16 KB Flash — sizing the firmware budget
The 16 KB Flash (16 K × 8 plus 256 B of information memory) is the program storage. For a typical flow-meter or power-monitor application that reads five analog channels, performs some math, and drives an LCD segment display, this is adequate. But if you plan to add a real-time operating system, a USB stack, or complex floating-point filtering, the 16 KB ceiling will force code-size trade-offs. The 256 B RAM is the working memory — enough for a few frame buffers or a modest call stack, but not for large data arrays. Plan to use the Flash for lookup tables and constants, and keep the RAM for transient variables.
Integrated 5×16b ADC and 1×12b DAC — BOM consolidation
The five 16-bit sigma-delta ADCs and one 12-bit DAC are the headline feature. In a gas-detector or weigh-scale design, these converters eliminate the need for an external ADC or DAC, saving board space and procurement complexity. The 16-bit resolution on the ADC side gives fine granularity for low-level sensor signals; the 12-bit DAC can drive an analog output or a reference input for an external circuit. Note that the converters share the core clock — the 8 MHz CPU speed sets the maximum conversion rate, so factor that into your sampling budget if you need all five channels running continuously.
Peripherals and I/O — LCD drive, PWM, brown-out
The peripheral set includes an LCD driver, PWM channels, a watchdog timer, brown-out reset, and power-on reset.
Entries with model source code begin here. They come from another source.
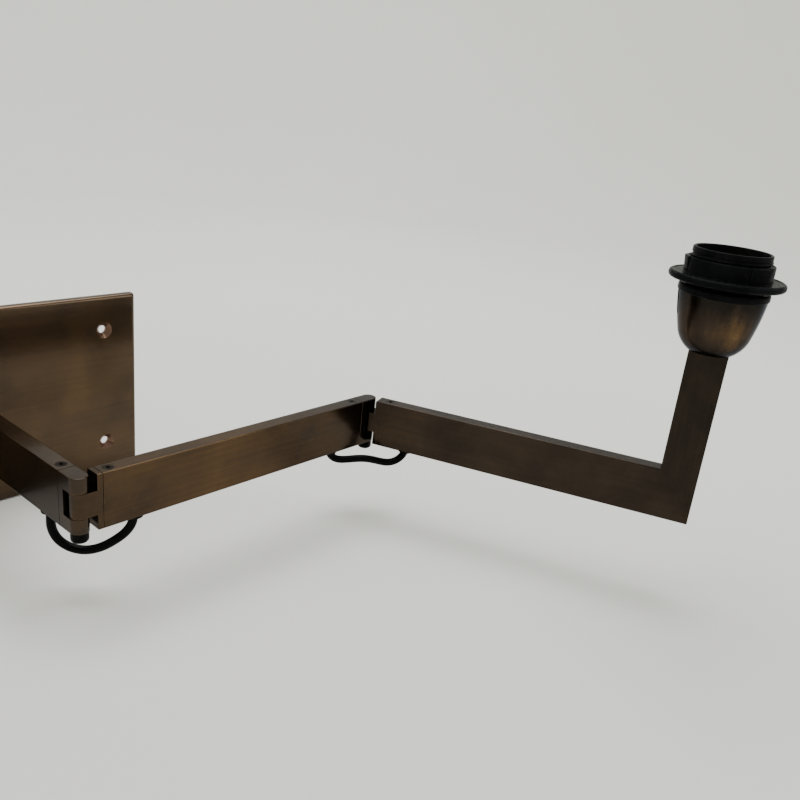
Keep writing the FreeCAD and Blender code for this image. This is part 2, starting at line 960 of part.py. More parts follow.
def shade_ring():
    """The ring that clamps a shade: a flange, a hub and its grip lugs."""
    body = new_body("shade_ring", ring_place)
    flange_top = "ring_bottom + ring_thick"
    corners = [
        ("ring_bore", "ring_bottom"),
        ("ring", "ring_bottom"),
        ("ring", flange_top),
        ("hub", flange_top),
        ("hub", "hub_top"),
        ("ring_bore", "hub_top"),
    ]
    revolve(body, corners)
    lower = ring_at(value("ring_bottom"), value("ring"))
    upper = ring_at(value(flange_top), value("ring"))
    round_edges(body, "ring_edge", lambda edge: lower(edge) or upper(edge))
    inside = "(ring_bore + hub) / 2"
    for step in range(int(value("lug_count"))):
        turn = Rotation(Vector(0, 0, 1), step * 360 / value("lug_count"))
        base = turn.multVec(Vector(value(inside), -value("lug_wide") / 2, 0))
        solid(
            body,
            "AdditiveBox",
            (base.x, base.y, flange_top),
            turn,
            Length=f"lug - {inside}",
            Width="lug_wide",
            Height=f"hub_top - ({flange_top})",
        )


# Leads


def route_shape(points, radius):
    """A tube of straight runs joined by arcs that touch them."""
    edges = []
    radii = []
    last = points[0]
    for before, here, after in zip(points, points[1:], points[2:]):
        back, ahead = (before - here), (after - here)
        shorter = min(back.Length, ahead.Length)
        back.normalize()
        ahead.normalize()
        half_turn = (math.pi - back.getAngle(ahead)) / 2
        cut = 0.45 * shorter
        start, stop = here + back * cut, here + ahead * cut
        size = cut / math.tan(half_turn)
        radii.append(size)
        inward = (back + ahead).normalize()
        centre = here + inward * (size / math.cos(half_turn))
        edges.append(Part.LineSegment(last, start).toShape())
        edges.append(Part.Arc(start, centre - inward * size, stop).toShape())
        last = stop
    edges.append(Part.LineSegment(last, points[-1]).toShape())
    path = Part.Wire(edges)
    along = (points[1] - points[0]).normalize()
    circle = Part.Wire([Part.Circle(points[0], along, radius).toShape()])
    tube = path.makePipeShell([circle], True, True)
    share = tube.Volume / (math.pi * radius**2 * path.Length)
    return tube, radii, path.Length, share


def lead(label, points):
    """A lead along a route, as a sub-part."""
    tube, radii, length, share = route_shape(points, value("lead"))
    body = doc.addObject("Part::Feature", label)
    body.Label = label
    body.Shape = tube
    body.Placement = Placement()
    PARTS.append(body)
    print(f"{label}: length {length:.1f}, volume share {share:.4f}")
    print("  radii", [round(size, 1) for size in radii])


def loop_points(loop, start, stop):
    """The loop's points in the frame, from the gland at start to the one at stop."""
    span = stop - start
    along = Vector(span).normalize()
    near = [start + along * place + Vector(0, 0, height) for place, height in loop[:-2]]
    far = [stop + along * place + Vector(0, 0, height) for place, height in loop[-2:]]
    return near + far


def in_link(link, route):
    """Points in the frame from distances along a link and heights."""
    return [link.multVec(Vector(along, 0, height)) for along, height in route]


def leads():
    stub_gland = further(stub_end, value("-gland_out"))
    near_gland = further(inner_start, value("tongue_gland_out"))
    far_gland = further(inner_start, value("arm_reach - arm_gland_out"))
    outer_gland = further(outer_start, value("tongue_gland_out"))
    lead("inner_loop", loop_points(INNER_LOOP, stub_gland, near_gland))
    lead("outer_loop", loop_points(OUTER_LOOP, far_gland, outer_gland))
    lead("stub_lead", in_link(stub_end, STUB_ROUTE))
    lead("inner_arm_lead", in_link(inner_start, INNER_ARM_ROUTE))
    lead("outer_arm_lead", in_link(outer_start, OUTER_ARM_ROUTE))


def knuckle(name, arm_end, arm_start, fork_gland):
    """The pieces of one knuckle: the fork's own, then the tongue's own."""
    fork(name + "_fork", arm_end)
    pivot_pin(name + "_pin", arm_end)
    pivot_cap(name + "_cap", arm_end)
    pivot_washer(name + "_lower_washer", arm_end, "-fork_gap / 2")
    pivot_washer(name + "_upper_washer", arm_end, "fork_gap / 2 - washer_thick")
    clamp_screw(name + "_fork_screw", arm_end, "-screw_out")
    gland(name + "_fork_gland", arm_end, fork_gland)
    tongue(name + "_tongue", arm_start)
    pivot_bush(name + "_bush", arm_start)
    clamp_screw(name + "_tongue_screw", arm_start, "screw_out")
    gland(name + "_tongue_gland", arm_start, "tongue_gland_out")


def build():
    backplate()
    inlet_bush()
    stub_block()
    block_screw("upper_block_screw", "block_screw_up")
    block_screw("lower_block_screw", "-block_screw_up")
    stub_tube()
    knuckle("inner_knuckle", stub_end, inner_start, "-gland_out")
    inner_arm_tube()
    knuckle("outer_knuckle", inner_end, outer_start, "-arm_gland_out")
    outer_arm_tube()
    post_tube()
    post_head()
    lamp_cup()
    cup_nut()
    lamp_insert()
    terminal_screw("left_terminal_screw", "terminal_out")
    terminal_screw("right_terminal_screw", "-terminal_out")
    screw_shell()
    centre_contact()
    lamp_sleeve()
    shade_ring()
    leads()


def check():
    """Stop on any feature that failed and on any sub-part that isn't one valid solid."""
    for item in doc.Objects:
        if "Invalid" in item.State or "Error" in item.State:
            raise ValueError(f"{item.Name} failed: {item.State}")
    for item in PARTS:
        shape = item.Shape
        if shape.isNull() or not shape.isValid() or len(shape.Solids) != 1:
            raise ValueError(f"{item.Label} is not one valid solid")


def export():
    os.makedirs("parts", exist_ok=True)
    for item in PARTS:
        item.Shape.exportStep(f"parts/{item.Label}.step")


build()
doc.recompute()
check()
export()
print(len(PARTS), "sub-parts")
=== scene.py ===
import json
import math

import bmesh
import bpy
from mathutils import Matrix, Vector

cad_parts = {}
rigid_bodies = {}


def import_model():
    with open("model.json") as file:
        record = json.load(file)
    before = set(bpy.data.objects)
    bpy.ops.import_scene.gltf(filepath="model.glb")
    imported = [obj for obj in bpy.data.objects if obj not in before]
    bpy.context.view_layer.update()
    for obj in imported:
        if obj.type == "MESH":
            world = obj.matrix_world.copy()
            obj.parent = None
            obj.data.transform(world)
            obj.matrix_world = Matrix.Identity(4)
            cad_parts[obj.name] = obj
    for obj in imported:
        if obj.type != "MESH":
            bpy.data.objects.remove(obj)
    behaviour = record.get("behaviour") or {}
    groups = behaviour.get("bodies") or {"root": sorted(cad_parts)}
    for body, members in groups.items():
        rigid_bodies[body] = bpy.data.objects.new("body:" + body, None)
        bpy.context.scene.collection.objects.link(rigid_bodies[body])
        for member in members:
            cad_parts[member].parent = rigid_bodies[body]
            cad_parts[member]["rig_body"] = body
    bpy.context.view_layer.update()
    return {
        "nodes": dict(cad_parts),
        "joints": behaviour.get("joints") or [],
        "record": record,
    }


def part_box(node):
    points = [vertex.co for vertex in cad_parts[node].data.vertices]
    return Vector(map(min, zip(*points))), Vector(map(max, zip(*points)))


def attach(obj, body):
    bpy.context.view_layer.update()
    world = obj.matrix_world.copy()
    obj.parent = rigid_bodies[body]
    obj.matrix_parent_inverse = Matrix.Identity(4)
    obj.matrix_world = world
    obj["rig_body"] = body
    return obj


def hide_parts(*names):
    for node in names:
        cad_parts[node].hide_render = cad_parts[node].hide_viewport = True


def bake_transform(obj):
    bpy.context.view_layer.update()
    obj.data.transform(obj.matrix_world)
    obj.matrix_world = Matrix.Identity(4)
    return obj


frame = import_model()

MM = 0.001
UP = Vector((0, 0, 1))

# Places from the frame: the two pivots and the lampholder's axis

JOINTS = {joint["name"]: Vector(joint["pos_m"]) for joint in frame["joints"]}
INNER_PIVOT = JOINTS["inner_swing"]
OUTER_PIVOT = JOINTS["outer_swing"]
HOLDER = JOINTS["ring_turn"]
HOLDER_FOOT = Vector((HOLDER.x, HOLDER.y, 0))


def middle_of(node):
    low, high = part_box(node)
    return (low + high) / 2


def under(node):
    """The point in the middle of the arms' height on a gland's axis."""
    centre = middle_of(node)
    return Vector((centre.x, centre.y, 0))


# Camera: where the photograph was taken from. The lens's length is in pixels of a picture
# PICTURE_PX wide, and the place is measured from the inner pivot at the arms' top.

LENS_PX = 803.86
PICTURE_PX = 800
SENSOR = 36
NEAR_CLIP = 0.01
PITCH = math.radians(19.89)
ROLL = math.radians(6.29)
YAW = math.radians(51.23)
ARM_TOP = 0.015
CAMERA_FROM_PIVOT = Vector((-0.17223, -0.32751, 0.17809))


def add_camera():
    data = bpy.data.cameras.new("camera")
    data.sensor_width = SENSOR
    data.lens = LENS_PX * SENSOR / PICTURE_PX
    data.clip_start = NEAR_CLIP
    camera = bpy.data.objects.new("camera", data)
    bpy.context.scene.collection.objects.link(camera)
    level_ahead = Vector((math.sin(YAW), math.cos(YAW), 0))
    ahead = level_ahead * math.cos(PITCH) - UP * math.sin(PITCH)
    level = Vector((math.cos(YAW), -math.sin(YAW), 0))
    above = level.cross(ahead)
    right = level * math.cos(ROLL) + above * math.sin(ROLL)
    up = above * math.cos(ROLL) - level * math.sin(ROLL)
    turn = Matrix((right, up, -ahead)).transposed().to_4x4()
    place = INNER_PIVOT + UP * ARM_TOP + CAMERA_FROM_PIVOT
    camera.matrix_world = Matrix.Translation(place) @ turn
    bpy.context.scene.camera = camera


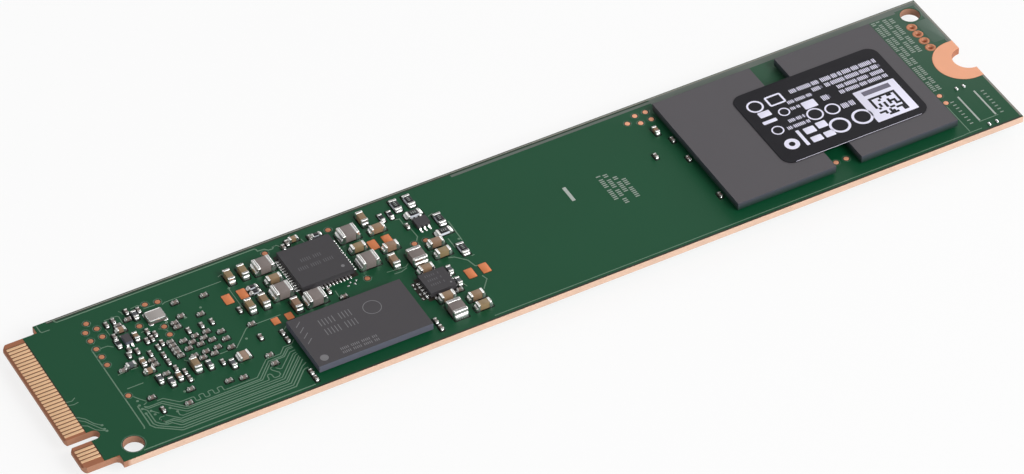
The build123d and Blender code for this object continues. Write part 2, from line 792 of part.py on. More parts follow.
with BuildPart() as capacitor_bodies_medium:
    with BuildSketch(Plane.XY.offset(upper_seat)):
        draw_bodies(medium_along, medium_across, medium_length, medium_width, medium_cap)
    extrude(amount=medium_height - cap_step)
capacitor_bodies_medium.part.label = "capacitor_bodies_medium"
export_step(capacitor_bodies_medium.part, "parts/capacitor_bodies_medium.step")

with BuildPart() as capacitor_ends_medium:
    with BuildSketch(Plane.XY.offset(upper_seat)):
        draw_ends(medium_along, medium_across, medium_length, medium_width, medium_cap)
    extrude(amount=medium_height)
capacitor_ends_medium.part.label = "capacitor_ends_medium"
export_step(capacitor_ends_medium.part, "parts/capacitor_ends_medium.step")

with BuildPart() as capacitors_small:
    with BuildSketch(Plane.XY.offset(upper_seat)):
        with Locations(*small_along):
            Rectangle(small_length, small_width)
        with Locations(*small_across):
            Rectangle(small_width, small_length)
    extrude(amount=small_height)
capacitors_small.part.label = "capacitors_small"
export_step(capacitors_small.part, "parts/capacitors_small.step")

# Resistors: white ceramic chips with a dark coat on top, in two sizes
with BuildPart() as resistor_cores:
    with BuildSketch(Plane.XY.offset(upper_seat)):
        draw_bodies(resistors_along, resistors_across, resistor_length, resistor_width, resistor_cap)
    extrude(amount=resistor_height - resistor_coat_height)
resistor_cores.part.label = "resistor_cores"
export_step(resistor_cores.part, "parts/resistor_cores.step")

with BuildPart() as resistor_coats:
    with BuildSketch(Plane.XY.offset(upper_seat + resistor_height - resistor_coat_height)):
        draw_bodies(resistors_along, resistors_across, resistor_length, resistor_width, resistor_cap)
    extrude(amount=resistor_coat_height)
resistor_coats.part.label = "resistor_coats"
export_step(resistor_coats.part, "parts/resistor_coats.step")

with BuildPart() as resistor_ends:
    with BuildSketch(Plane.XY.offset(upper_seat)):
        draw_ends(resistors_along, resistors_across, resistor_length, resistor_width, resistor_cap)
    extrude(amount=resistor_height)
resistor_ends.part.label = "resistor_ends"
export_step(resistor_ends.part, "parts/resistor_ends.step")

with BuildPart() as small_resistor_bodies:
    with BuildSketch(Plane.XY.offset(upper_seat)):
        draw_bodies(
            small_resistors_along, small_resistors_across, small_resistor_length,
            small_resistor_width, small_resistor_cap,
        )
    extrude(amount=small_resistor_height - cap_step)
small_resistor_bodies.part.label = "small_resistor_bodies"
export_step(small_resistor_bodies.part, "parts/small_resistor_bodies.step")

with BuildPart() as small_resistor_ends:
    with BuildSketch(Plane.XY.offset(upper_seat)):
        draw_ends(
            small_resistors_along, small_resistors_across, small_resistor_length,
            small_resistor_width, small_resistor_cap,
        )
    extrude(amount=small_resistor_height)
small_resistor_ends.part.label = "small_resistor_ends"
export_step(small_resistor_ends.part, "parts/small_resistor_ends.step")

# Line filter
with BuildPart() as filter_body:
    with BuildSketch(Plane.XY.offset(upper_seat)):
        draw_bodies(filters_along, [], filter_length, filter_width, filter_cap)
    extrude(amount=filter_height - cap_step)
filter_body.part.label = "filter_body"
export_step(filter_body.part, "parts/filter_body.step")

with BuildPart() as filter_ends:
    with BuildSketch(Plane.XY.offset(upper_seat)):
        draw_ends(filters_along, [], filter_length, filter_width, filter_cap)
    extrude(amount=filter_height)
filter_ends.part.label = "filter_ends"
export_step(filter_ends.part, "parts/filter_ends.step")

# Hold-up capacitors: moulded blocks in two rows, standing on feet folded under their ends
holdup_row_y = (holdup_length + holdup_row_gap) / 2
holdup_bank = GridLocations(holdup_pitch, 2 * holdup_row_y, holdup_columns, 2)
holdup_spots = [(holdup_x + spot.position.X, spot.position.Y) for spot in holdup_bank]

with BuildPart() as holdup_capacitors:
    with BuildSketch(Plane.XY.offset(lower_seat - holdup_foot_thickness)):
        with Locations(*holdup_spots):
            Rectangle(holdup_width, holdup_length - 2 * holdup_foot_thickness)
    extrude(amount=-holdup_height)
holdup_capacitors.part.label = "holdup_capacitors"
export_step(holdup_capacitors.part, "parts/holdup_capacitors.step")

with BuildPart() as holdup_feet:
    for x, y in holdup_spots:
        for side in (-1, 1):
            end = y + side * holdup_length / 2
            face = end - side * holdup_foot_thickness
            seat = lower_seat - holdup_foot_thickness
            foot_bottom = seat - holdup_height / 2
            foot = end - side * holdup_foot_length
            with BuildSketch(Plane.YZ.offset(x)):
                Polygon(
                    (end, lower_seat), (end, foot_bottom), (face, foot_bottom), (face, seat),
                    (foot, seat), (foot, lower_seat), align=None,
                )
            extrude(amount=holdup_foot_width / 2, both=True)
holdup_feet.part.label = "holdup_feet"
export_step(holdup_feet.part, "parts/holdup_feet.step")

with BuildPart() as lower_capacitor_bodies:
    with BuildSketch(Plane.XY.offset(lower_seat)):
        draw_bodies([], lower_capacitors, medium_length, medium_width, medium_cap)
    extrude(amount=cap_step - medium_height)
lower_capacitor_bodies.part.label = "lower_capacitor_bodies"
export_step(lower_capacitor_bodies.part, "parts/lower_capacitor_bodies.step")

with BuildPart() as lower_capacitor_ends:
    with BuildSketch(Plane.XY.offset(lower_seat)):
        draw_ends([], lower_capacitors, medium_length, medium_width, medium_cap)
    extrude(amount=-medium_height)
lower_capacitor_ends.part.label = "lower_capacitor_ends"
export_step(lower_capacitor_ends.part, "parts/lower_capacitor_ends.step")

# Label: a dark film with round corners that bridges the two upper flash packages
with BuildPart() as label:
    with BuildSketch(Plane.XY.offset(upper_body + flash_height)):
        with Locations((flash_middle_x + label_shift_x, flash_y + label_shift_y)):
            RectangleRounded(label_length, label_width, label_corner)
    extrude(amount=label_thickness)
label.part.label = "label"
export_step(label.part, "parts/label.step")
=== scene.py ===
"""Looks of a solid state drive on a bare card, built round its fixed CAD frame.

Drawings are in millimetres in the card's own frame: x along the card from its middle,
y across it, and z up from the plane that it lies on. Each is scaled to metres when it
becomes a mesh. Printed and etched marks are placed from the contact edge.
"""

import logging
import math
import random
from collections.abc import Iterable, Sequence
from dataclasses import dataclass, field
from enum import Enum

import bpy
from mathutils import Matrix, Vector


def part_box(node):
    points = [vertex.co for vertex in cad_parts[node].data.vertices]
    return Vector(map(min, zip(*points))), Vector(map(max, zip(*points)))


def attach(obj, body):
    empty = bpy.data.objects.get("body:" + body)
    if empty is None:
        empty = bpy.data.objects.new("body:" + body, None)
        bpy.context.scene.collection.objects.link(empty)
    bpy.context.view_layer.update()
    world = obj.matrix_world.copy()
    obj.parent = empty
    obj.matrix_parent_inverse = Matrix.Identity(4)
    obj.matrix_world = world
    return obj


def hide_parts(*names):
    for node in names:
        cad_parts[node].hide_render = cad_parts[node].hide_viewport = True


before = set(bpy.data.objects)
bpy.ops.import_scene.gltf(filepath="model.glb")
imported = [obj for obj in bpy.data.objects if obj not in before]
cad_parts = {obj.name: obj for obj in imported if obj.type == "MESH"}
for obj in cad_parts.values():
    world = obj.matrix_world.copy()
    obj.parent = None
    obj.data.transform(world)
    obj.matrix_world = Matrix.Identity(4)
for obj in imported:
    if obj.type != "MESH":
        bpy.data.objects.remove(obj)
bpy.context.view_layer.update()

log = logging.getLogger("drive_card")

MM = 0.001
BODY = "root"
SEED = 22110
# Steps in a millimetre to which points are rounded before like ones are joined
WELD_STEPS = 2000
# Least radius of an upright corner
LEAST_CORNER = 1e-4

Flat = tuple[float, float]
Point = tuple[float, float, float]
Colour = tuple[float, float, float]
Ring = list[Point]


# Reading the frame


@dataclass(frozen=True)
class Block:
    """An upright box of the frame, in millimetres."""

    x: float
    y: float
    half_x: float
    half_y: float
    foot: float
    top: float

    @property
    def height(self) -> float:
        """How far the top is above the foot."""
        return self.top - self.foot

    def gap_to(self, other: "Block") -> float:
        """The distance between two boxes' centres, seen from above."""
        return math.hypot(self.x - other.x, self.y - other.y)


def block_round(points: Sequence[Vector]) -> Block:
    """Measures the box round some points of the frame.

    Args:
        points: Points in metres.

    Returns:
        The box in millimetres.
    """
    low = [min(p[i] for p in points) / MM for i in range(3)]
    high = [max(p[i] for p in points) / MM for i in range(3)]
    return Block(
        x=(low[0] + high[0]) / 2,
        y=(low[1] + high[1]) / 2,
        half_x=(high[0] - low[0]) / 2,
        half_y=(high[1] - low[1]) / 2,
        foot=low[2],
        top=high[2],
    )


def node_block(node: str) -> Block:
    """The box of one CAD node, in millimetres."""
    return block_round(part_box(node))


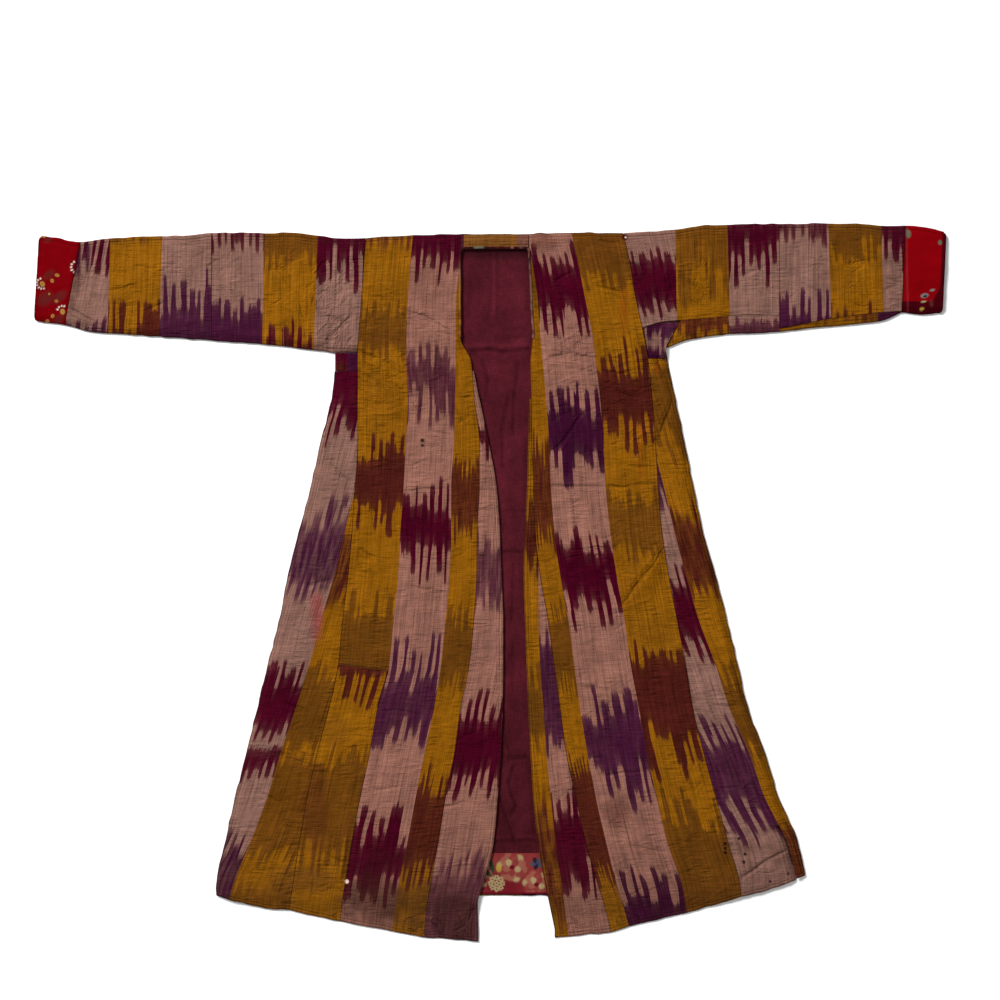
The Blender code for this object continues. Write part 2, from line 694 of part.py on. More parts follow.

The 32 general-purpose I/O pins are enough to connect a keypad, a small display, and a few external sensors or actuators.
Package and mounting — 48-pin SSOP
The MSP430FG4250IDL comes in a 48-BSSOP (0.295-inch body width, 7.50 mm pitch) surface-mount package, also referred to as the 48-SSOP supplier device package. The 0.65 mm pin pitch is standard for hand-solder rework with a fine-tip iron, though a hot-air station is preferred for production reflow. The package is MSL 3 per TI's standard — bake before reflow if the moisture-barrier bag has been open longer than the floor-life window.